## TASK BRIEF
Tally the lines that contain the string "this" and give the number by itself.

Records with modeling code

=-=-=-=-=

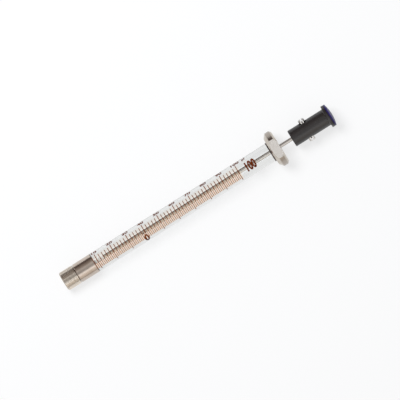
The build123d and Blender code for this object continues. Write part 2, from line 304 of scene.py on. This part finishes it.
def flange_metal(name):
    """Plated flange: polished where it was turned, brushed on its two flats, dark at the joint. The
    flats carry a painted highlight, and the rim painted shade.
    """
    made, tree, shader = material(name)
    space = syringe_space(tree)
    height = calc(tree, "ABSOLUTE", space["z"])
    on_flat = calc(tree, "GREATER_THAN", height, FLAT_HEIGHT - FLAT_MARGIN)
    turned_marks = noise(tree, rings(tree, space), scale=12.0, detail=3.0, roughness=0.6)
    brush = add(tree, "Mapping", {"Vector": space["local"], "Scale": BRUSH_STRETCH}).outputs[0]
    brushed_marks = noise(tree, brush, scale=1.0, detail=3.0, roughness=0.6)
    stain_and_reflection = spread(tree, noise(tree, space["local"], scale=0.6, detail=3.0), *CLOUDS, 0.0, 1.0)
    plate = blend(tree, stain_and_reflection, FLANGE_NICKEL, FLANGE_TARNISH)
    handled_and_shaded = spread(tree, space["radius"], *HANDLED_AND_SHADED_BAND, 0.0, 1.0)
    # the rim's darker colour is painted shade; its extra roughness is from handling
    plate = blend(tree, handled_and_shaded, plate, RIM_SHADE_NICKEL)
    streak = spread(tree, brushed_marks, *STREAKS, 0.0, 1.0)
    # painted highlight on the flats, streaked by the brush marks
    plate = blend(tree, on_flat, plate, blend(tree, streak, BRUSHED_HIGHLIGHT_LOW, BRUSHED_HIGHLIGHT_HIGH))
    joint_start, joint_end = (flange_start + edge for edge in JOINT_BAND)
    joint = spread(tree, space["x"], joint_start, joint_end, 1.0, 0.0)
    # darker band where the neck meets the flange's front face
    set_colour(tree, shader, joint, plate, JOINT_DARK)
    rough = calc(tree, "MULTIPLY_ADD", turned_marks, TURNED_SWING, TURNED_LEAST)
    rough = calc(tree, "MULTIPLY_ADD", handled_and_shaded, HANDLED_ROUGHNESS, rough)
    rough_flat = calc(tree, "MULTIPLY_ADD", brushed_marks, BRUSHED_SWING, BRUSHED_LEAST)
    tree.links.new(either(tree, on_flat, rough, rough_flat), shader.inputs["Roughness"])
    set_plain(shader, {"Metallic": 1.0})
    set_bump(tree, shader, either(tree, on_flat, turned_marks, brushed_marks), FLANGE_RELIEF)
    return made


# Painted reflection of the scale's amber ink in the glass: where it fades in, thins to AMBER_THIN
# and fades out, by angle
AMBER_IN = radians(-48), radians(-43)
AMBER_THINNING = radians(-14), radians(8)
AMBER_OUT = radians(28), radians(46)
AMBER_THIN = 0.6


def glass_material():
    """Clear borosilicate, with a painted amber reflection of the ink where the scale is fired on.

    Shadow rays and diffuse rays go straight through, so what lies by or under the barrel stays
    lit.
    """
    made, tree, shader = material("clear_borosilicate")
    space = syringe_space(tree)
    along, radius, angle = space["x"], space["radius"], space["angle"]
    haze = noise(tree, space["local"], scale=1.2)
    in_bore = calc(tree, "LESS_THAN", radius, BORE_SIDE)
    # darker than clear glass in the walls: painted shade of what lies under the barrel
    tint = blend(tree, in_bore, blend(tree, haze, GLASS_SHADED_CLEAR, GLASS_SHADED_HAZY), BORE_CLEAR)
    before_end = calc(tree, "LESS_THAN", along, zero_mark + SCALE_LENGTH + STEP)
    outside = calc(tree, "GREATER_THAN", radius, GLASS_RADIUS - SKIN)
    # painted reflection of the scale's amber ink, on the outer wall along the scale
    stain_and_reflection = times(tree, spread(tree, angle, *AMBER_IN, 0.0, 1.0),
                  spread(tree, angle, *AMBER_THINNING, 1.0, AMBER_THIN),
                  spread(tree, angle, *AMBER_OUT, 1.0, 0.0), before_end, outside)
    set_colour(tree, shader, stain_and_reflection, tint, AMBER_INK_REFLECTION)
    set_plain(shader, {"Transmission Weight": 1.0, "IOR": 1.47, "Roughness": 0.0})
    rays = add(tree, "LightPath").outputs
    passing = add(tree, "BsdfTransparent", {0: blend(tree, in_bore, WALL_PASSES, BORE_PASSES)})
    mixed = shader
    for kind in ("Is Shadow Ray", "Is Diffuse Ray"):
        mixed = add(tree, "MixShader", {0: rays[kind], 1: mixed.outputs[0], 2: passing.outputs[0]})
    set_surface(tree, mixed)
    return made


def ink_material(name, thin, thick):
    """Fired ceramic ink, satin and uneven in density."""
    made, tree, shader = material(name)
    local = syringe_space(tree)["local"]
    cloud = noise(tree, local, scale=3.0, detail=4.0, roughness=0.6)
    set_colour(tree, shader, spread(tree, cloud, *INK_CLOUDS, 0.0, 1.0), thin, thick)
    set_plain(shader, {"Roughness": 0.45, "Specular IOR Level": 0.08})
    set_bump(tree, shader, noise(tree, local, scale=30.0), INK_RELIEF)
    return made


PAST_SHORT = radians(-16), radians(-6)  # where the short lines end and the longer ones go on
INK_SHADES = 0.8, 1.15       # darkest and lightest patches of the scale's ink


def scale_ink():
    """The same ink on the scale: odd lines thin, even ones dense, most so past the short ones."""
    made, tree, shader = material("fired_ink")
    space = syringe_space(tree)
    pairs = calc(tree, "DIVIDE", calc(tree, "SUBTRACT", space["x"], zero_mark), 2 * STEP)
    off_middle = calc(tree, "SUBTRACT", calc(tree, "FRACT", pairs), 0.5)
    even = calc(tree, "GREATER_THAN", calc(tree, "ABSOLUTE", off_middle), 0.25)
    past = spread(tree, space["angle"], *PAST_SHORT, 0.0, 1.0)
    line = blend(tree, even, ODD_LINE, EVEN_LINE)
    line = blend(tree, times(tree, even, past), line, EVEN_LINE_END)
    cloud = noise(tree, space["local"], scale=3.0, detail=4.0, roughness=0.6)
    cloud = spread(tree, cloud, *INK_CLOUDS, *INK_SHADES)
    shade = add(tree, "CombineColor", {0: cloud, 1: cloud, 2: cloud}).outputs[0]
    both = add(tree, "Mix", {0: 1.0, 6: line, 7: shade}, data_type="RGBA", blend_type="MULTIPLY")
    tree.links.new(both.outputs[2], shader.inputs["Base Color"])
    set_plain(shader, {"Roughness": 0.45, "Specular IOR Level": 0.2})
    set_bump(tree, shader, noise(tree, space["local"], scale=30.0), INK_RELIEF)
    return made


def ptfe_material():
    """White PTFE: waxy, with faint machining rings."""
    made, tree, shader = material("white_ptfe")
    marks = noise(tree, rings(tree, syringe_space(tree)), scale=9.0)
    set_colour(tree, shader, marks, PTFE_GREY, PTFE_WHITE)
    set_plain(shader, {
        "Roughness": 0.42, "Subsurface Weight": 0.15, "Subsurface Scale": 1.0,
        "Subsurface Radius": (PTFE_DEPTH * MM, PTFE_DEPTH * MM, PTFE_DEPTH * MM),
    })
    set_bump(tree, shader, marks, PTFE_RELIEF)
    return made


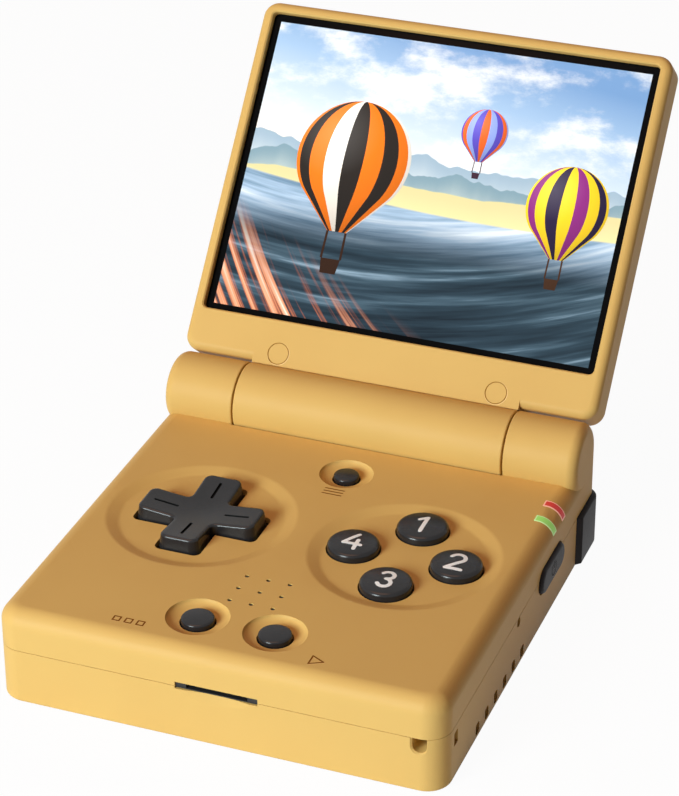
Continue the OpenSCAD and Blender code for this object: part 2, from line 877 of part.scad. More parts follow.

=-=-=-=-=

## RESULT
2